Lorraine whirled around, her eyes spitting fire as she sneered, “Whit? Is that no gid enough fer ye? Aye? Too fuckin’ gid tae be a cleaner? Look at ye. Whit the hell dae ye ken aboot hard graft and huvin’ nae money? And am supposed tae learn fae ye? I dinnae think sae.”

Calmly, I took in her dark hair scraped back into a scraggly ponytail, her cheap makeup, her inexpensive and untidy shirt and trousers, and the thin waterproof jacket she wore over them. Finally, I saw the scuffed boots that had seen too many rough days on her feet.

Lorraine was only two years older than me, but there was a hardness in her eyes that made her appear much older. I didn’t know anything about her life, but I did know she was lashing out at me because she was scared.

Who knows? Maybe she was also lashing out at me because of the way I talked, looked, dressed, and held myself. I was educated. I was confident. Two things she was not. Sometimes that’s enough for someone to take a dislike to you. Was I the wrong person to teach Lorraine? Perhaps. But I wasn’t quite ready to give up.

“Working hard comes in all forms, Lorraine,” I told her quietly, careful to keep the kindness out of my voice in case she made the assumption I was being condescending. “The cleaners in the high school where I teach work their arses off tidying up after those kids.” I wrinkled my nose. “I don’t even want to think about what they find in the boys’ toilets.

“But I work my arse off teaching those very same kids – lesson plans, piles of marking that eat into my evenings and weekends, spending my own personal money on resources because the school never seems to have enough in the budget, and I work on the lesson plans for this class and I teach this class for free. I know what it’s like to work hard. It’s not as physically tiring as cleaning, but it’s mentally draining.” I took a step toward her. “You’re used to physical hard graft, Lorraine. This stuff” – I gestured to the board – “this is completely out of your comfort zone. I understand that. But that’s why I’m here. I’m here to teach you to read and write so you can apply for a job that you actually want, and you wouldn’t be here if you wanted to be a cleaner.

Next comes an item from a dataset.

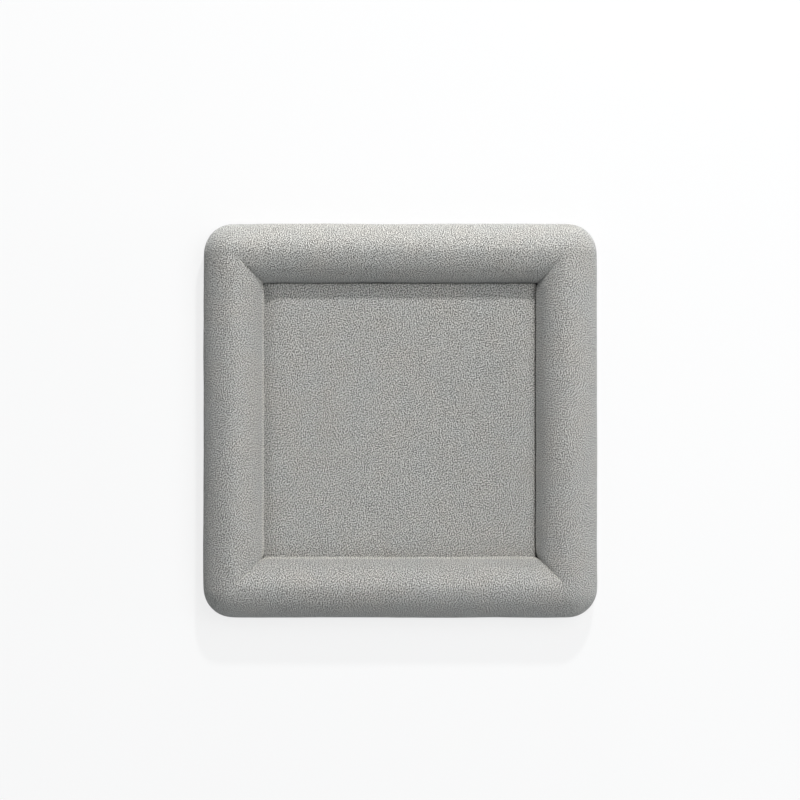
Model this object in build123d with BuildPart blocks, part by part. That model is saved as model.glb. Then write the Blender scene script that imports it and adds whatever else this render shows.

“Although, on a side note I’m guessing you’d still need reading and writing skills for that job. There are applications to fill out, client checklists to read through…” I saw her lips pinch and got back to the point. “You don’t like me, fine, I could give a shit. I don’t need you to like me. I need you to listen to me when I say I’m not here to embarrass you or make you feel bad about yourself. I’m here to teach you. You don’t need to like me to learn what I have to teach. You do need to like yourself enough to believe you deserve more out of life.”